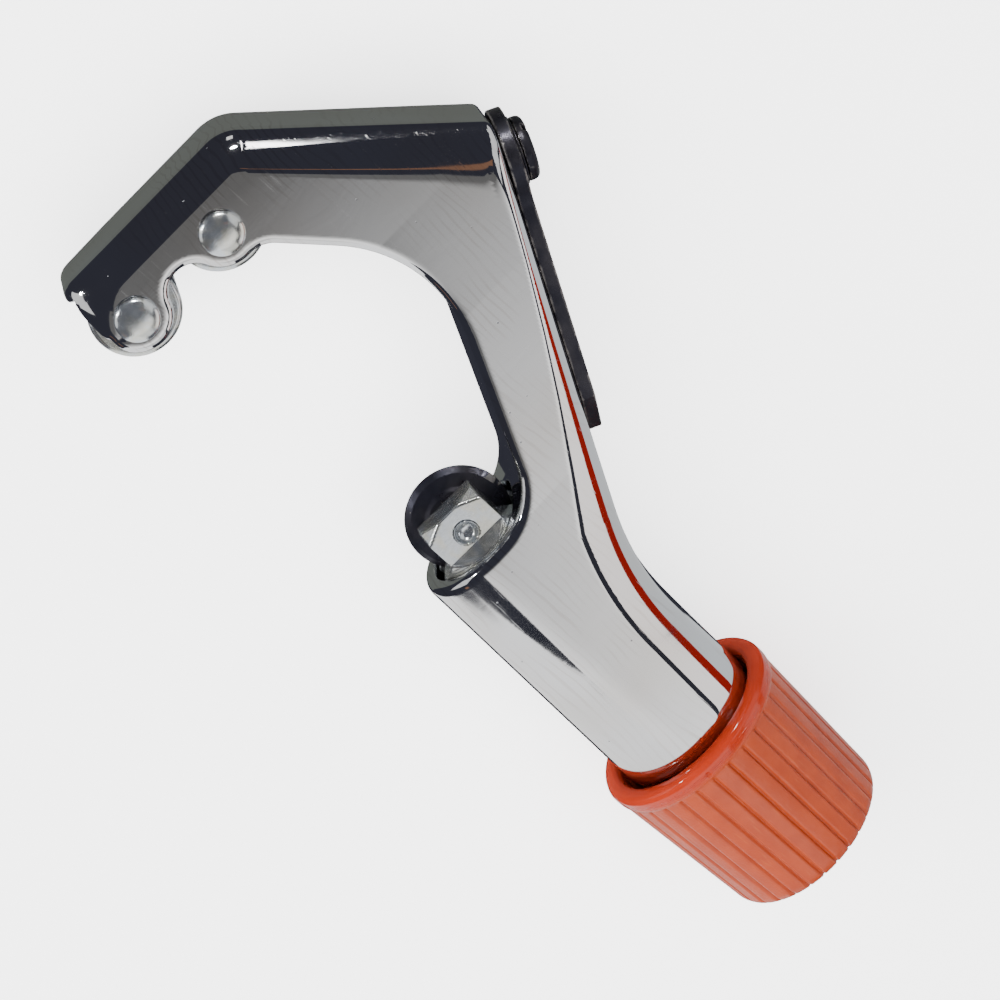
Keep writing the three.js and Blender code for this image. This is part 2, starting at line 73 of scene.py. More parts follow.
def rounded_max(a, b, k):
    """The larger of two fields, with the edge where they cross rounded over about k."""
    h = np.maximum(k - np.abs(a - b), 0.0) / k
    return np.maximum(a, b) + h * h * k * 0.25


def rounded_min(a, b, k):
    return -rounded_max(-a, -b, k)


def on_circle(centre, r, degrees):
    angle = math.radians(degrees)
    return np.array([centre[0] + r * math.cos(angle), centre[1] + r * math.sin(angle)])


def near_line(x, y, a, b):
    """Distance to the line from a to b, +1 on its left or -1 on its right, and the share of the
    way along it."""
    along = b - a
    length = np.hypot(*along)
    along = along / length
    t = (x - a[0]) * along[0] + (y - a[1]) * along[1]
    off = (y - a[1]) * along[0] - (x - a[0]) * along[1]
    over = t - np.clip(t, 0, length)
    return np.hypot(off, over), np.where(off >= 0, 1.0, -1.0), np.clip(t / length, 0, 1)


def near_arc(x, y, centre, r, start, end):
    """The same for an arc between two angles in degrees, which counts as going straight on past
    its ends."""
    turn = end - start
    middle = (start + end) / 2
    angle = np.degrees(np.arctan2(y - centre[1], x - centre[0]))
    angle = middle + (angle - middle + 180) % 360 - 180
    share = np.clip((angle - start) / turn, 0, 1)
    at = np.radians(start + share * turn)
    px = centre[0] + r * np.cos(at)
    py = centre[1] + r * np.sin(at)
    way = math.copysign(1, turn)
    beside = -((x - px) * np.cos(at) + (y - py) * np.sin(at)) * way
    inside = (r - np.hypot(x - centre[0], y - centre[1])) * way
    left = np.where((share > 0) & (share < 1), inside, beside) >= 0
    return np.hypot(x - px, y - py), np.where(left, 1.0, -1.0), share


class Chain:
    """An open outline of lines and arcs. Each may give the width and depth of the shoulder along
    it, at its start and end."""

    def __init__(self):
        self.parts = []

    def line(self, a, b, width=(1, 1), depth=(1, 1)):
        self.parts.append((near_line, (np.array(a, float), np.array(b, float)), width, depth))
        return self

    def arc(self, centre, r, start, end, width=(1, 1), depth=(1, 1)):
        self.parts.append((near_arc, (centre, r, start, end), width, depth))
        return self

    def side(self, x, y):
        """Signed distance to the outline, positive on the left of its travel, and the shoulder's
        width and depth at the nearest place."""
        best = np.full(x.shape, 1e9)
        signed = np.full(x.shape, 1e9)
        width = np.ones(x.shape)
        depth = np.ones(x.shape)
        for near, outline, w, d in self.parts:
            dist, sign, share = near(x, y, *outline)
            nearer = dist < best
            best = np.where(nearer, dist, best)
            signed = np.where(nearer, dist * sign, signed)
            width = np.where(nearer, w[0] + (w[1] - w[0]) * share, width)
            depth = np.where(nearer, d[0] + (d[1] - d[0]) * share, depth)
        return signed, width, depth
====
- [WHAT IS EXPECTED]
Beginning at the top of the data, please return every line until and including the line containing "return np.array([centre[0] +", copied exactly, and nothing past it.

- [FINISHED EXERCISE]
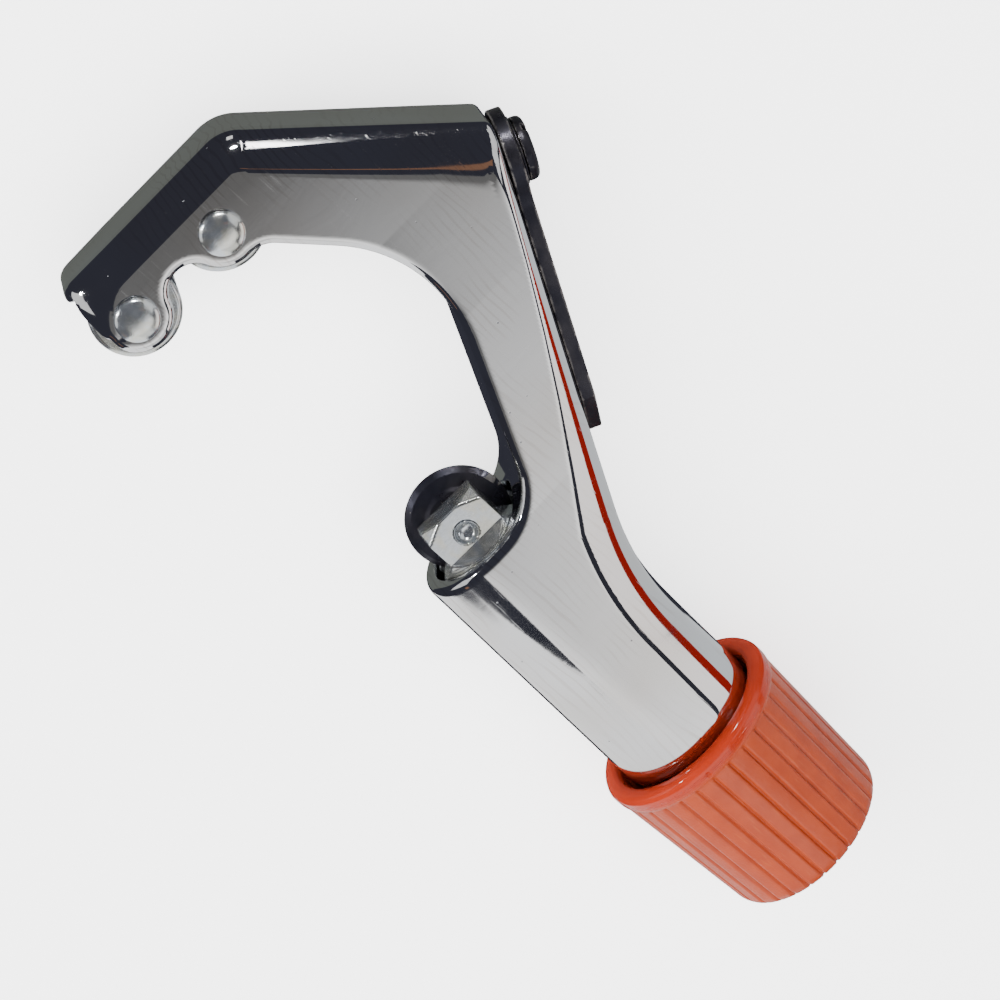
Keep writing the three.js and Blender code for this image. This is part 2, starting at line 73 of scene.py. More parts follow.
def rounded_max(a, b, k):
    """The larger of two fields, with the edge where they cross rounded over about k."""
    h = np.maximum(k - np.abs(a - b), 0.0) / k
    return np.maximum(a, b) + h * h * k * 0.25


def rounded_min(a, b, k):
    return -rounded_max(-a, -b, k)


def on_circle(centre, r, degrees):
    angle = math.radians(degrees)
    return np.array([centre[0] + r * math.cos(angle), centre[1] + r * math.sin(angle)])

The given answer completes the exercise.